Para as montadoras, conforme ressaltado pelo Brazil Journal, o incentivo à importação pode esvaziar o setor de autopeças e comprometer a sustentabilidade da indústria automotiva nacional, um segmento responsável por mais de 1,2 milhão de empregos diretos e indiretos, segundo a Associação Nacional dos Fabricantes de Veículos Automotores (Anfavea).
A produção local demanda uma complexa rede de fornecedores, movimentando desde pequenas empresas até grandes multinacionais, além de sustentar programas de pesquisa, inovação e qualificação profissional.
Previsibilidade e investimentos industriais
A Volkswagen, que mantém 39 fábricas na China, poderia simplesmente importar veículos para o Brasil, como fazem concorrentes, mas opta por investir no desenvolvimento local.
“Queremos proteger o desenvolvimento brasileiro, a mão de obra brasileira, a pesquisa e a tecnologia brasileira”, afirmou Possobom ao Brazil Journal.
O CEO ainda reforçou que a concorrência é bem-vinda, desde que existam regras iguais para todos.
“Recebemos de braços abertos a concorrência, desde que o cenário seja isonômico e previsível. Venham produzir no Brasil, gerem riqueza e empregos aqui, abastecendo não só a garagem mas também a riqueza e a cultura dos brasileiros”, defendeu.
A preocupação central, compartilhada por Toyota, GM e outros fabricantes, é a necessidade de previsibilidade e isonomia nas regras do setor.
Investimentos de longo prazo, como os R$ 20 bilhões que a Volkswagen destina à América do Sul até 2028 (sendo R$ 16 bilhões só para o Brasil), dependem, segundo as montadoras, de um ambiente regulatório estável e competitivo.
A eventual redução das tarifas de importação, alertam executivos do setor ouvidos pelo Brazil Journal, poderia desestimular novos investimentos e colocar em risco planos de expansão e modernização das fábricas nacionais.

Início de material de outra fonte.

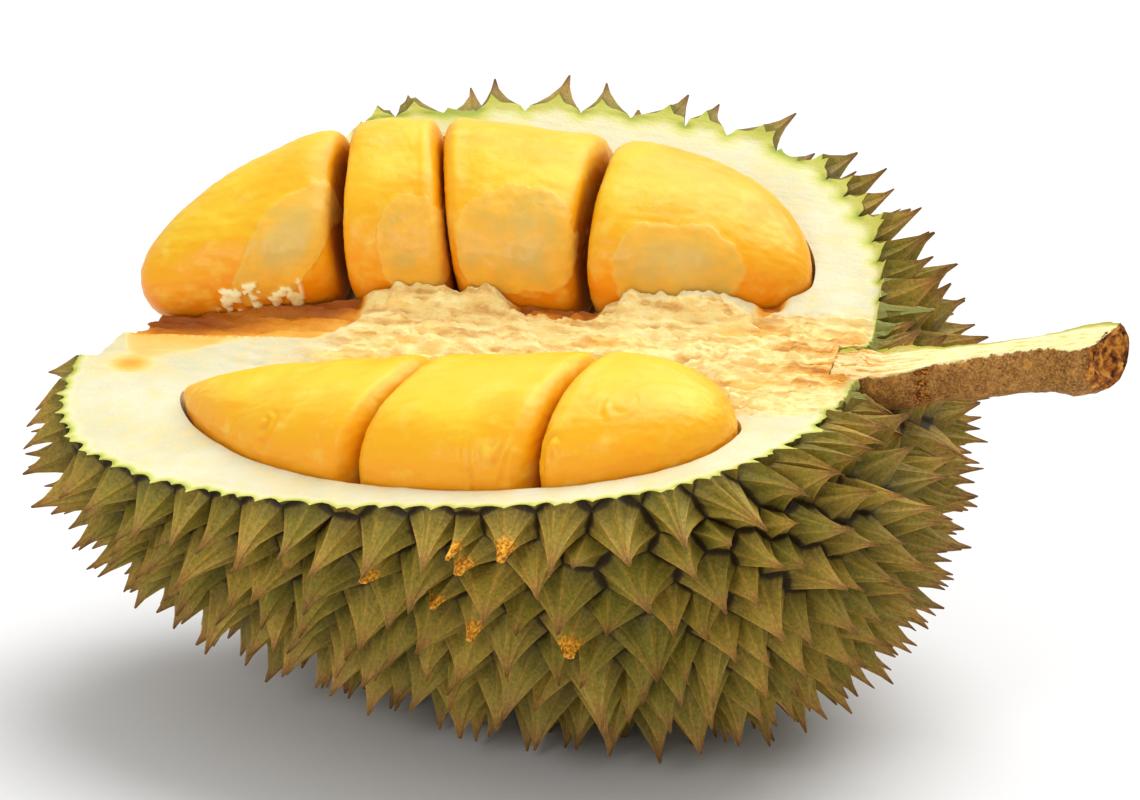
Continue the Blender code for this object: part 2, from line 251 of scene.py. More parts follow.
def beside_furrows(point):
    """A place on the ball moved off the two cuts."""
    place = from_ball(point)
    radius, angle = math.hypot(place.y, place.z), angle_at(point)
    for suture, shift in ((front_cut, 0.0), (back_cut, BACK_FURROW_SHIFT)):
        off = (angle - suture(place.x)) * radius + shift
        if abs(off) < FURROW_SHARE * SPINE_SPACING:
            angle += (math.copysign(FURROW_SHARE * SPINE_SPACING, off) - off) / max(radius, SPINE_SPACING)
    return at(point.x, angle, math.hypot(point.y, point.z))


def spine_ball():
    """A ball with one vertex for each spine, joined to its neighbours."""
    dice = random.Random(SEED)
    count = round(SKIN_AREA / (SPINE_SPACING**2 * math.sqrt(3) / 2))
    nudge = PLACE_SPREAD * math.sqrt(4 * math.pi / count)
    bm = bmesh.new()
    for i in range(count):
        x = -1 + 2 * (i + 0.5) / count
        angle = i * math.pi * (3 - math.sqrt(5))
        point = at(x, angle, math.sqrt(1 - x * x))
        point += Vector([dice.uniform(-nudge, nudge) for _ in range(3)])
        bm.verts.new(beside_furrows(point.normalized()))
    bmesh.ops.convex_hull(bm, input=list(bm.verts))
    return bm


def face_outwards(bm):
    """Turns the faces of a closed bmesh so that they all point out of it."""
    bmesh.ops.recalc_face_normals(bm, faces=bm.faces)
    if bm.calc_volume(signed=True) < 0:
        bmesh.ops.reverse_faces(bm, faces=bm.faces)


ball = spine_ball()
print(len(ball.verts), "spines all round")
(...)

Segundo Possobom, “fica difícil explicar para a matriz, talvez impossível, que as regras mudaram com o jogo em andamento, ou que existam injustificáveis suportes para aqueles que não produzem e que, de alguma maneira, o mercado beneficia aqueles que só querem vender”.

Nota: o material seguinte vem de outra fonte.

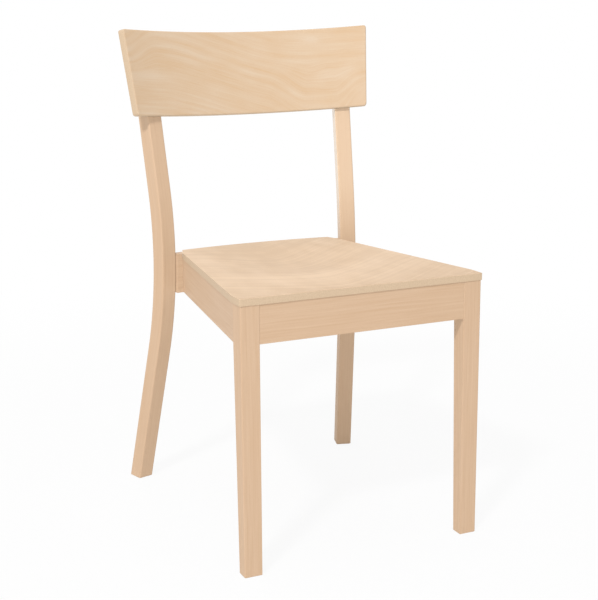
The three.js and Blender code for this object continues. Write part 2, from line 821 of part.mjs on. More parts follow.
// The origin lies on the floor under the middle of the whole chair.
const extent = new THREE.Box3().setFromObject(chair);
for (const mesh of chair.children)
  mesh.geometry.translate(0, -(extent.min.y + extent.max.y) / 2, -extent.min.z);

export default chair;
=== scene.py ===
"""The looks of a choir chair in clear-varnished beech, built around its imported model.

Metres, +Z up, the sitter faces -Y, and right is the +X side. Depth is counted from the front
faces of the front legs towards the back, and a level is a height before the seat frame settles
towards the back.
"""

import logging
import math
from collections.abc import Callable, Iterable, Sequence
from dataclasses import dataclass, field, replace
from enum import Enum
from typing import NamedTuple

import bmesh
import bpy
from mathutils import Matrix, Vector


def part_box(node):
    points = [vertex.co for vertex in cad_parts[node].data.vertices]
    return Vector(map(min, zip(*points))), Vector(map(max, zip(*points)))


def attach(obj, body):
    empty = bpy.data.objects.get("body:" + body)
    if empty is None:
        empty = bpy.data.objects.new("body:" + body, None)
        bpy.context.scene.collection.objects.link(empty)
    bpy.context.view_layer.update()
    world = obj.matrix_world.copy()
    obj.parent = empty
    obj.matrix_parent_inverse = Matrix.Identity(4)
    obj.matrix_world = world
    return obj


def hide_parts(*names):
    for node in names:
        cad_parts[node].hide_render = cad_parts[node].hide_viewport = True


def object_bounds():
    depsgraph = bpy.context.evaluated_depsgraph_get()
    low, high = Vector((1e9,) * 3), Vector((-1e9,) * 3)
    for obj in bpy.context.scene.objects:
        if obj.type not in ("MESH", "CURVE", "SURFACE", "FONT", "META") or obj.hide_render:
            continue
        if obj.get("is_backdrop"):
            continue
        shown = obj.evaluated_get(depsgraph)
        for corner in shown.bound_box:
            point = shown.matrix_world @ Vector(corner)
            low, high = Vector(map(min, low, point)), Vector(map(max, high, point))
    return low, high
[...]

O raciocínio, defendido nas conversas com o governo, é que benefícios concedidos exclusivamente a importadores favorecem estratégias que geram riqueza apenas financeira, sem contribuir para o fortalecimento da indústria, da tecnologia e da geração de empregos no país.
Indústria automotiva brasileira e desafios globais
A discussão sobre tarifas ganhou ainda mais relevância em um cenário internacional marcado pela superprodução chinesa e pela intensificação das guerras comerciais entre grandes blocos econômicos.
Diversos países, especialmente na Europa e América do Norte, vêm adotando medidas de proteção à sua indústria automotiva diante da expansão das exportações chinesas, principalmente de veículos elétricos.
No Brasil, o debate é permeado por questões econômicas, sociais e estratégicas: proteger a produção nacional e gerar empregos, ou ampliar o acesso a novas tecnologias a preços mais competitivos para os consumidores?
Para o setor automotivo, a resposta passa pelo fortalecimento da cadeia produtiva interna, garantindo oportunidades de inovação, desenvolvimento tecnológico e inclusão social.
“A questão é fomentar a região, gerar um futuro melhor para nós brasileiros. A Volkswagen aqui na América do Sul é responsável por 11% do volume total de carros produzidos pela empresa no mundo, e o Brasil é nosso terceiro maior mercado global em volume de vendas”, pontuou Possobom ao Brazil Journal.
A Volkswagen, presente no país há 72 anos, ressalta que o Brasil representa o terceiro maior mercado global da companhia, responsável por 11% do volume total de produção mundial do grupo.
Concorrência, empregos e futuro do setor automotivo nacional
A indústria automotiva brasileira, historicamente marcada por altos índices de nacionalização, enfrenta o desafio de se adaptar à transição para veículos elétricos e à concorrência internacional.
A entrada de novos players, como a BYD, amplia a oferta de modelos e pressiona a indústria nacional a acelerar sua modernização.
No entanto, o risco apontado pelas montadoras é de que a abertura desregulada comprometa não apenas empregos, mas também a capacidade de o país inovar e desenvolver tecnologia própria.
Em um cenário cada vez mais competitivo e globalizado, a pergunta permanece: qual o melhor caminho para equilibrar o acesso a novas tecnologias, a preservação de empregos e o fortalecimento da indústria nacional? A discussão segue aberta e é central para o futuro da economia brasileira.